Sandra Greniewicki: Pliable Heart
In May of 1961, President John F. Kennedy tapped into that nascent mother lode of good old American faith and chutzpah when he declared that the veritable global laughing stock of a U.S. space program would put a man on the moon by the end of the decade. A year earlier, a group of Gainesville, Georgia, citizens declared that in three years 10 students would receive diplomas from the nursing school they just established without any professional reputation, accreditation, endowment or operating capital.
Although on different scales, both outlandish visions came to pass, proving that if you put enough heart, soul and faith into it, a dream can come true.
That Hall School of Nursing three-year diploma program from the 1960s ultimately morphed into Brenau University’s Mary Inez Grindle School of Nursing, which over the years has produced hundreds of graduates with bachelor’s, master’s and doctoral degrees in nursing, who have improved health care for hundreds of thousands of people.
It truly is a remarkable story of the beginnings of a transformation in both the community and an institution. As her last major contribution to Brenau, the person who wants to tell that story is the Anne Warren Thomas nursing professor Sandra Atkinson Greniewicki, whose qualification for writing the history is that she helped make it.

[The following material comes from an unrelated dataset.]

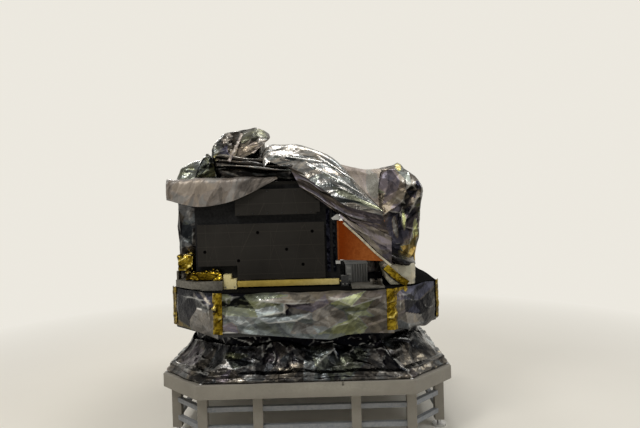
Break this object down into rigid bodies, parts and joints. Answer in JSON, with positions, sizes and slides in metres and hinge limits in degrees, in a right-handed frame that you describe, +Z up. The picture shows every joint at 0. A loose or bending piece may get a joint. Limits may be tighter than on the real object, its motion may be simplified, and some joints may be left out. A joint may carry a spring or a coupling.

Greniewicki has worn just about every hat on the rack – faculty liaison, consultant, chair, dean, provost, two named professorships – in the roughly 30 years that she has had formal roles. However, her relationship with Brenau covers four decades during which she worked intermittently in key positions at schools in Virginia, Illinois, North Carolina, Alabama and Michigan. Her international health care leadership has extended into both China and Mexico, where she taught and practiced nursing in several large universities. She has been a regular financial contributor to the nursing program over the years and is considering establishing an estate gift. A few years ago she came out of retirement to help Brenau establish its first doctorate – a nursing practice degree for those who function in generally the same capacity as physician assistants in diagnosing and treating patients.
“I can’t imagine life without Brenau,” she says.
Greniewicki grew up in Birmingham, Alabama, and followed in the footsteps of both her father, a school teacher, and her mother, who got a nursing degree at 55. Although Sandra did not wait that long to get her first degree, when she was not too long out of high school she astounded her somewhat ethnocentric parents by marrying a Polish-surnamed man from Detroit 10 years her senior. Husband Daniel, a mechanical engineer who designed and sold heavy industrial equipment throughout the Southeast, not only “put me through nursing school,” she says, but also introduced her to Gainesville where the Greniewicki family owned a vacation home on Lake Lanier.
Greniewicki became something of a helicopter parent in Georgia. She enrolled her eldest daughter, Nell Hoyle, WC ’80, in the Women’s College and her youngest, Jullie King, WC ’83, BU ’86, in Brenau Academy, where she thought she could keep a closer watch over them. “I attended a lot of teas on campus,” she jokes. And, she talked to lots of people about their educations, including then Brenau President James Rogers. Once he learned about her nursing background in Alabama, he offered her a job to help with the transition of the Hall School of Nursing into the Brenau fold.
Her wish list for the future of the school includes more diversity in students and faculty from different parts of the country with broader experience, continuously evolving curriculum to meet changing needs in the profession, completion of the proposed expansion of the showcase human simulator laboratory at the school and a clinic for human patients where students can get quicker first-hand experience. She wants Brenau nursing students to get more engaged with other aspects of the university during their student days and stay in touch after graduation to help maintain fundamental values of Brenau nursing education.
Nurses must have, “pliable hearts, capable of handling the most tender and challenging situations,” she says. “The nurses who have graduated from Brenau have carried their special hearts into many settings. But they may never have been in service to humanity had it not been for the efforts of an the insightful, dedicated and determined group,” who envisioned and sustained the school.
Add to that list the name Sandra Greniewicki.